-- START --

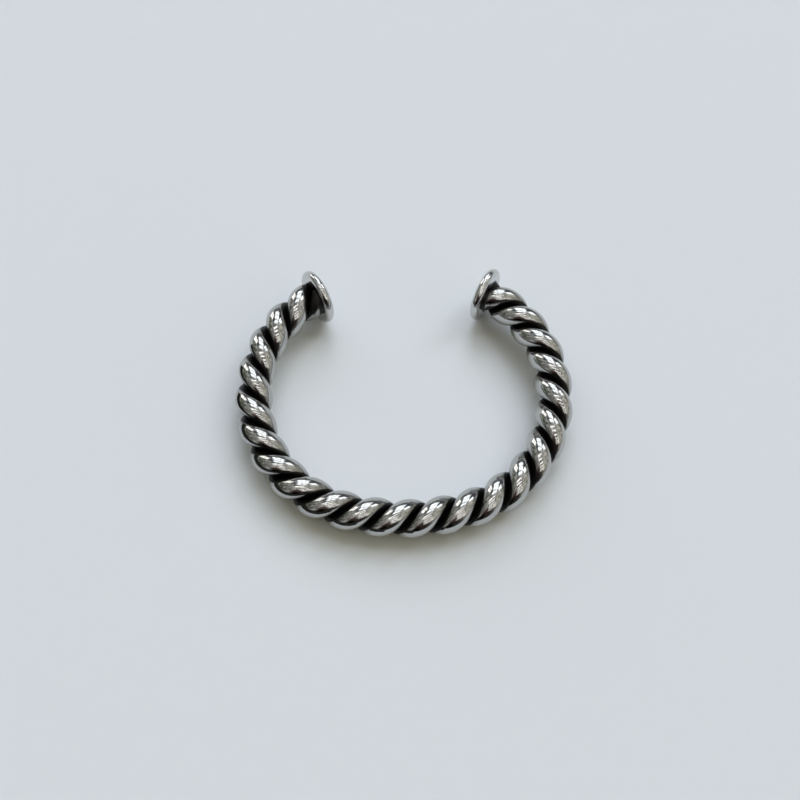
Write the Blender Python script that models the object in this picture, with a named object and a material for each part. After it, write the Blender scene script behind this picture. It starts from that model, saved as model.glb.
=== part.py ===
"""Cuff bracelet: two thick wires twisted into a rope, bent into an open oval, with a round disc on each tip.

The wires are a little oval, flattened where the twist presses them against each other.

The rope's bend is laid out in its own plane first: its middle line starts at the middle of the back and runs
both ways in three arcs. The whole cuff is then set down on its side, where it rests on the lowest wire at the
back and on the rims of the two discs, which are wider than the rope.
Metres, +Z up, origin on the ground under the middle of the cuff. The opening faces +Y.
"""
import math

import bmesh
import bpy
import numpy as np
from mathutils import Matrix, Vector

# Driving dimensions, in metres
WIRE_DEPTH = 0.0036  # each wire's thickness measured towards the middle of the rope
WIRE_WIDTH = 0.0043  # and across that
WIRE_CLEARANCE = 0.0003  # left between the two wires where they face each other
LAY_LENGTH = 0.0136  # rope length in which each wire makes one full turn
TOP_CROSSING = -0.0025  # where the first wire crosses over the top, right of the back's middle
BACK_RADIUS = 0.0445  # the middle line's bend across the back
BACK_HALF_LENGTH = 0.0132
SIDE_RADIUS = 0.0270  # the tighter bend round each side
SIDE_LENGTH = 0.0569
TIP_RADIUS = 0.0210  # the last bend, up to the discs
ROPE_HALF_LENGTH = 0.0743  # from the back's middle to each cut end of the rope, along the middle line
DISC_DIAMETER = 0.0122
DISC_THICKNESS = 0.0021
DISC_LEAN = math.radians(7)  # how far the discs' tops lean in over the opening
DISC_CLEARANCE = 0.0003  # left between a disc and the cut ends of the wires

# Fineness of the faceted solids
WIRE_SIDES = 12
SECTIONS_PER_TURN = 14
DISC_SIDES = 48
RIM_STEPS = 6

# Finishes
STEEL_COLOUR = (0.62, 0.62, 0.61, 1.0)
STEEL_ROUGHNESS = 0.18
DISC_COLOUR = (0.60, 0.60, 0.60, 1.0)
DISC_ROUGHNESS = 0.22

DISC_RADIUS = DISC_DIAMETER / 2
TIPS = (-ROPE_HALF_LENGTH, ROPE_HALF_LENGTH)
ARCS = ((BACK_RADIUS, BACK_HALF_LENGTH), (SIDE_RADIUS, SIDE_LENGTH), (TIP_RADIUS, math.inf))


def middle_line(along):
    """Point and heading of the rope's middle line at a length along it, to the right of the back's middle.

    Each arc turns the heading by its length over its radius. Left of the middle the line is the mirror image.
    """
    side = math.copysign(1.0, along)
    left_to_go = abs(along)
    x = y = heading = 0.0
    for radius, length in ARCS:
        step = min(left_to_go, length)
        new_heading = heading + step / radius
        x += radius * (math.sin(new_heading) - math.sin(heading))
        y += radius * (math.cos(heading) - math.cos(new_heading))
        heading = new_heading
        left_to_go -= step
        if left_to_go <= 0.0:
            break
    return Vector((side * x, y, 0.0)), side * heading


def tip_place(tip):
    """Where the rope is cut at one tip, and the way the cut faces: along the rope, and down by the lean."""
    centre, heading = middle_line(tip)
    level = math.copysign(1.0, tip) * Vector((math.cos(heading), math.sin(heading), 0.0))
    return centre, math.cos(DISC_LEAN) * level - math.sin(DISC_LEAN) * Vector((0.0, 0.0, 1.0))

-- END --

Extract, word for word, each line of the listing above.

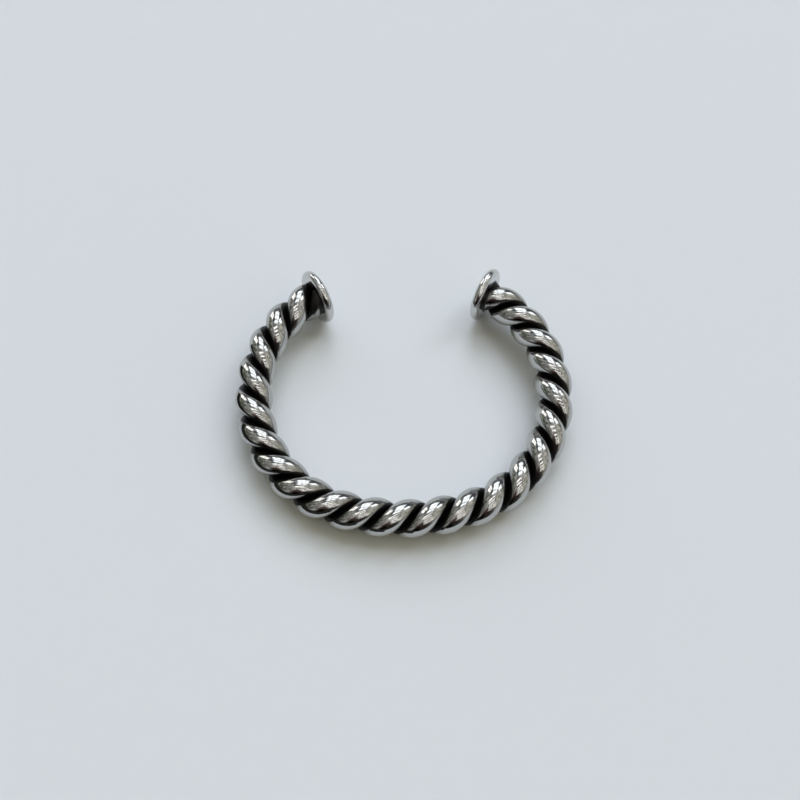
Write the Blender Python script that models the object in this picture, with a named object and a material for each part. After it, write the Blender scene script behind this picture. It starts from that model, saved as model.glb.
=== part.py ===
"""Cuff bracelet: two thick wires twisted into a rope, bent into an open oval, with a round disc on each tip.

The wires are a little oval, flattened where the twist presses them against each other.

The rope's bend is laid out in its own plane first: its middle line starts at the middle of the back and runs
both ways in three arcs. The whole cuff is then set down on its side, where it rests on the lowest wire at the
back and on the rims of the two discs, which are wider than the rope.
Metres, +Z up, origin on the ground under the middle of the cuff. The opening faces +Y.
"""
import math

import bmesh
import bpy
import numpy as np
from mathutils import Matrix, Vector

# Driving dimensions, in metres
WIRE_DEPTH = 0.0036  # each wire's thickness measured towards the middle of the rope
WIRE_WIDTH = 0.0043  # and across that
WIRE_CLEARANCE = 0.0003  # left between the two wires where they face each other
LAY_LENGTH = 0.0136  # rope length in which each wire makes one full turn
TOP_CROSSING = -0.0025  # where the first wire crosses over the top, right of the back's middle
BACK_RADIUS = 0.0445  # the middle line's bend across the back
BACK_HALF_LENGTH = 0.0132
SIDE_RADIUS = 0.0270  # the tighter bend round each side
SIDE_LENGTH = 0.0569
TIP_RADIUS = 0.0210  # the last bend, up to the discs
ROPE_HALF_LENGTH = 0.0743  # from the back's middle to each cut end of the rope, along the middle line
DISC_DIAMETER = 0.0122
DISC_THICKNESS = 0.0021
DISC_LEAN = math.radians(7)  # how far the discs' tops lean in over the opening
DISC_CLEARANCE = 0.0003  # left between a disc and the cut ends of the wires

# Fineness of the faceted solids
WIRE_SIDES = 12
SECTIONS_PER_TURN = 14
DISC_SIDES = 48
RIM_STEPS = 6

# Finishes
STEEL_COLOUR = (0.62, 0.62, 0.61, 1.0)
STEEL_ROUGHNESS = 0.18
DISC_COLOUR = (0.60, 0.60, 0.60, 1.0)
DISC_ROUGHNESS = 0.22

DISC_RADIUS = DISC_DIAMETER / 2
TIPS = (-ROPE_HALF_LENGTH, ROPE_HALF_LENGTH)
ARCS = ((BACK_RADIUS, BACK_HALF_LENGTH), (SIDE_RADIUS, SIDE_LENGTH), (TIP_RADIUS, math.inf))


def middle_line(along):
    """Point and heading of the rope's middle line at a length along it, to the right of the back's middle.

    Each arc turns the heading by its length over its radius. Left of the middle the line is the mirror image.
    """
    side = math.copysign(1.0, along)
    left_to_go = abs(along)
    x = y = heading = 0.0
    for radius, length in ARCS:
        step = min(left_to_go, length)
        new_heading = heading + step / radius
        x += radius * (math.sin(new_heading) - math.sin(heading))
        y += radius * (math.cos(heading) - math.cos(new_heading))
        heading = new_heading
        left_to_go -= step
        if left_to_go <= 0.0:
            break
    return Vector((side * x, y, 0.0)), side * heading


def tip_place(tip):
    """Where the rope is cut at one tip, and the way the cut faces: along the rope, and down by the lean."""
    centre, heading = middle_line(tip)
    level = math.copysign(1.0, tip) * Vector((math.cos(heading), math.sin(heading), 0.0))
    return centre, math.cos(DISC_LEAN) * level - math.sin(DISC_LEAN) * Vector((0.0, 0.0, 1.0))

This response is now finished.